Although it has many mathematical aspects, economics is ultimately a social science. It uses math and science to study parts of society, namely the economy and what drives it. This consists of the production and then exchange and distribution of goods and services for money between the various players in the economy. The players are all people at their core, but people can form larger groups that act as singular players. For example, households, companies, organizations, and political subdivisions can all be individual players. Economics tries to understand how and why these players make the decisions they do primarily by studying data and creating models. These models are almost never perfect, but they do provide useful insights that help us optimize the economy. You'll learn more about these insights and the people who make them in this category of economics articles on Direct Knowledge.

In addition to in-depth topics, the economics articles here will provide introductory material for those new to the field. For example, you can read a summary of economics here, or get a thorough exploration of the history of the field by checking out this article with more details. For a quick rundown of the big picture, continue reading below:

Macro- vs Microeconomics

Similar to the study of physics which is split into quantum mechanics and special relativity, economics is also split into the study of the small and large. This separation didn't always exist; it came to be after the Great Depression in the 1930s. At that time, John Maynard Keynes introduced the idea of macroeconomics, which takes into consideration the broader picture of the economy.

In macroeconomics, aggregate indicators show the relationships between various larger parts of the economy. Some of the indicators include GDP, unemployment rates, and inflation. They can tell economists how the overall economy works, or how it is diverging from what they would expect to happen based on models and calculations.

Microeconomics, on the other hand, concerns itself with the smaller picture. Relative prices of individual goods and the interactions of individual players in the market are the main focus. This might mean analyzing a single market for one good or resource, or evaluating how monetary policies affect behavior on the micro level.

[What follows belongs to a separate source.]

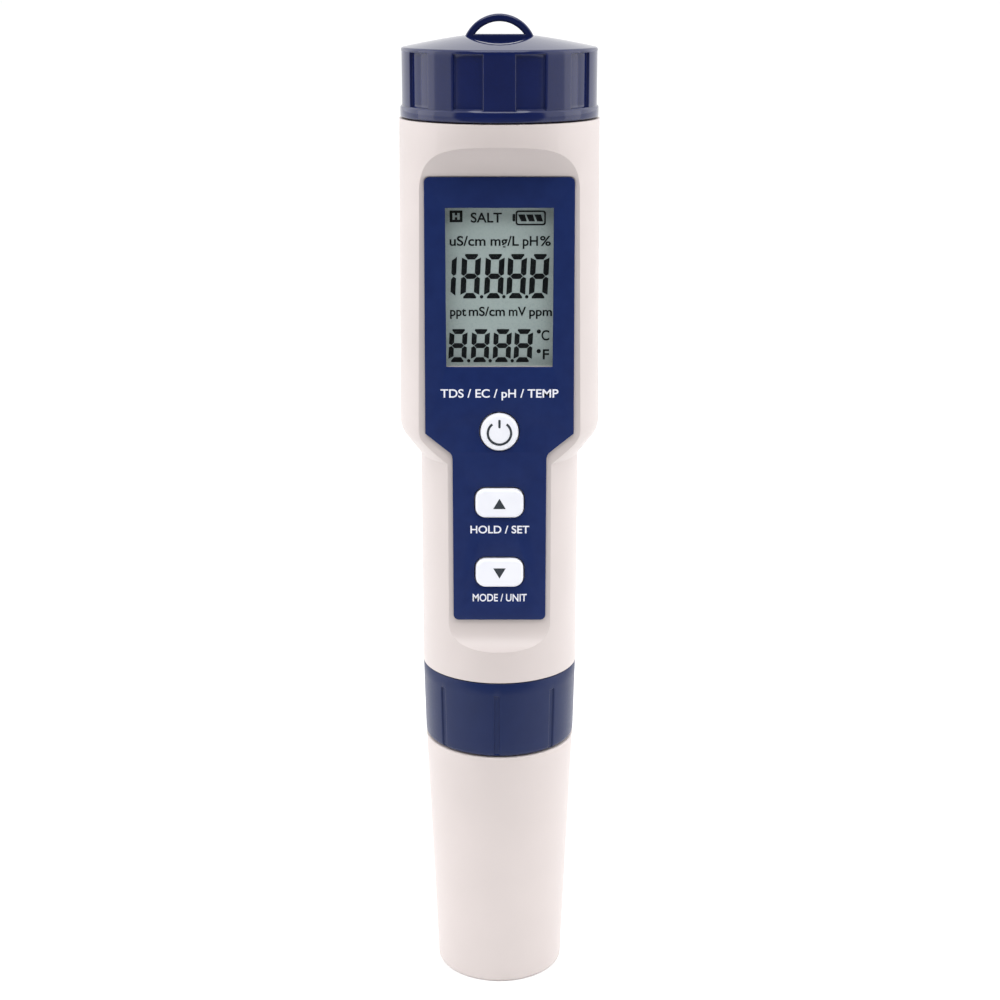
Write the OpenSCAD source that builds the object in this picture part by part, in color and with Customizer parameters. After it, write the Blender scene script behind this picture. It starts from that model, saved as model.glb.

Modern Areas Explored in Economics Articles

You'll find in the economics articles here that there are a number of sub-fields and topics within the area. But, the following are particularly relevant in today's world. While they aren't entirely new, they are definitely becoming more prominent in the modern world. This is due to the maturing of civilization on Earth, globalization, and the looming threat of climate change.

Development Economics

A few hundred years ago, every country on Earth was still developing, if it even existed yet. Meaning, they were in the process of going through changes that increased their quality of life, political stability, and economic strength. This usually consists of determining optimal standards of government, establishing production and trade of goods, and growing in terms of economic wealth and power. You can read economics articles here about professionals such as Dean Karlan who dedicate their careers to this field to solve global poverty.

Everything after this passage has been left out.